We would never discourage infants, children, teenagers, or even adults from asking for — demanding — air, food, or water if they were thirsting, suffocating, or starving to death. Life depends on those things. We are all very committed to physical survival, and we understand and encourage this commitment. When it comes to emotional survival, which depends on having the nourishment called love, it’s quite a different story. By the time we’re adults, we have become poor beggars on the bread line of life when it comes to love. We’re afraid to ask for, and are often unable to get, the love we need, want, and deserve. And we’re not much better at giving it to the ones we want to.
We all have felt warm and fuzzy, special and secure, and energized and happy. Sometimes we call it being loved. The warm-and-fuzzies are what we all want and need. But there are really painful feelings associated with love too, and we have all experienced those, as well. What is love if it can nourish us, make us feel warm and fuzzy, and yet also cause us to be in pain? How does this impact our understanding of the nature of love? What are the implications of this for psychology, psychotherapy, parenting, marriage, education, work, and relationships?
These questions puzzled me for years. Finally, the light bulb went on as I asked myself the following questions. Try answering them for yourself.
- Does food, a nourishment, cause us to be happy or in pain?
- Does water, a nourishment, cause us to be happy or in pain?
- Does air, a nourishment, cause us to be happy or in pain?
Having food, water, and air make us feel better than when we are without them. We need them for our very survival. Air, food, and water are vital nourishments for our body-mind. So, it is not air, food, and water themselves that causes pain, but only the absence of air, food, and water — the deprivation of vital nourishments for body-mind — which causes pain. This may be a simple fact that we all know, but it has powerful implications about the nature of love.
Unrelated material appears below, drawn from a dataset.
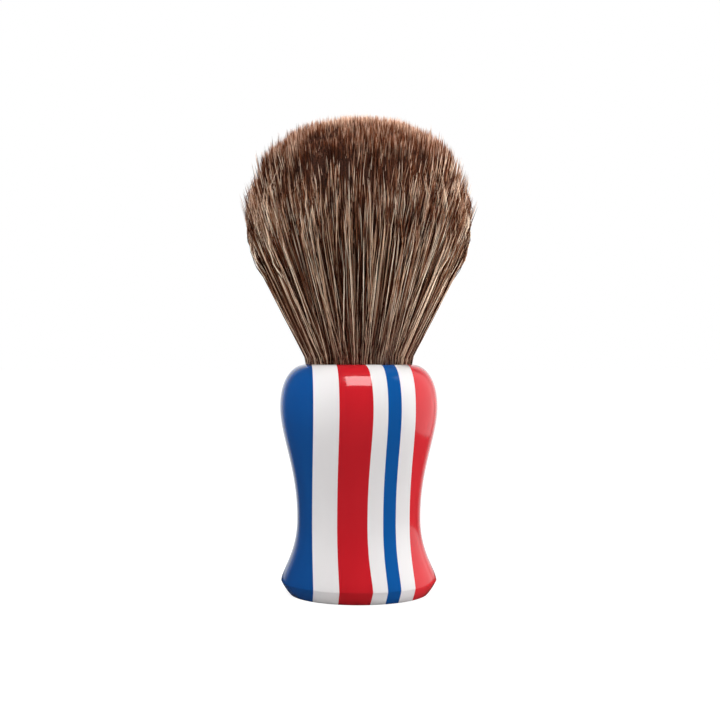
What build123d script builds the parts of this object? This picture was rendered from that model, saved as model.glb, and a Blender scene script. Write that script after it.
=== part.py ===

It turns out that we react exactly the same way to the absence of love — deprivation of it — as we do to being deprived of air, food, and water. Think — is it love that causes us to feel pain or is it the absence of love that causes pain?
When we don’t receive any of the vital nourishments we need like air, food, and water, we experience pain. When we don’t receive love,we also experience pain. Is it possible that love is a vital nourishment, just like air, food, and water? Is it love that causes you happiness and pain? Think of when the absence of love hurt you as a child. I bet they were times like these: when Mom looked at you angrily, when Dad yelled, when a friend did not want to play with you, when a family member made fun of you, when someone you liked ignored you. Today, you may feel hurt when a spouse gets impatient, when siblings don’t call, when a co-worker gossips, when a neighbor is inconsiderate, when your children don’t appreciate your efforts. These situations all cause you pain because they are all examples of wanting to feel love present, and instead love is absent. These are all people you love but it is not love itself that caused you pain. It was the absence of the love that you wanted from them that caused you pain. When love is present you feel warm, energized, happy, and content. When love is withdrawn or not available, you feel emptiness and pain. Therefore, love is something we need and when we don’t have it, when we are deprived of it, we suffer.
I told you earlier that I believe love is a real, vibrating energy, which can be generated by a human being and gifted to another, as well as graciously accepted or rejected. If love’s presence or absence can cause extreme sensations like happiness and sadness, energy and weakness, it must be present or absent to have the power to effectuate this. If love is at times present and at other times absent, it must be a thing. If love is a thing, love must be real. Finally, as I have mentioned in earlier paragraphs, love behaves in the human being exactly like the known nourishments of air, food, and water. Therefore, love is real and nourishment.
Now that we have established love is a nourishing energy (the absence of which causes us pain), we must next ask, What hurts when we are deprived of loving energy? Where is the source of pain? It is clear to me that it is not my elbow, kidney, or any other body part that hurts in the absence of love. Although we continually refer to our heart (as in a broken heart), we seldom go to a cardiologist, like we do when we have a heart attack or a real pain in our heart muscle, nor is there ever a bypass operation performed for a broken heart. So, what hurts so much that some people choose suicide, go into deep depression, or suffer sadness for months? Again, I believe that the part of us that hurts and feels the painful absence of loving energy is the self.
I believe this is strong, logical, and experiential proof that 1) love, synonymous with loving energy, is real, and therefore 2) the self, which is nourished with loving energy, is also real.
Review
Love is a necessary nourishment. Love is either present or absent. The presence or absence of love causes the following: an increase or decrease of energy, a sense of well-being or lethargy, a feeling of joy or sadness. For all of these feelings and sensations to occur in a human being, it takes the presence or absence of real energy. These do occur in human beings, therefore love is a real energy.
That it is the absence of love that causes pain may now seem obvious, but in fact it leads us to a revolutionary new way of giving and receiving love. This thing we call love is a real energy — quantum, molecular, vibrating. Yes, it is invisible, and it is a necessary nourishment human beings consistently need. Love is uniquely the only nutrient that human beings themselves generate, rather than it coming from the environment (like air, food, and water).
Love — this unique, vibrating, living energy — is something we give and receive in different forms and amounts, such as the following:
A greeting | A smile | Encouragement | |||
Understanding | Acceptance | Patience | |||
Kindness | Teaching | Listening | |||
Empathy | Acknowledging | Compassion | |||
Supportiveness | Giving | A kiss | |||
A touch | Graciousness | Gratitude | |||
Being available | Intimacy | A hug |
These and many more behaviors send love. We thrive on it and need an endless supply of it, as with the oxygen we continuously breathe.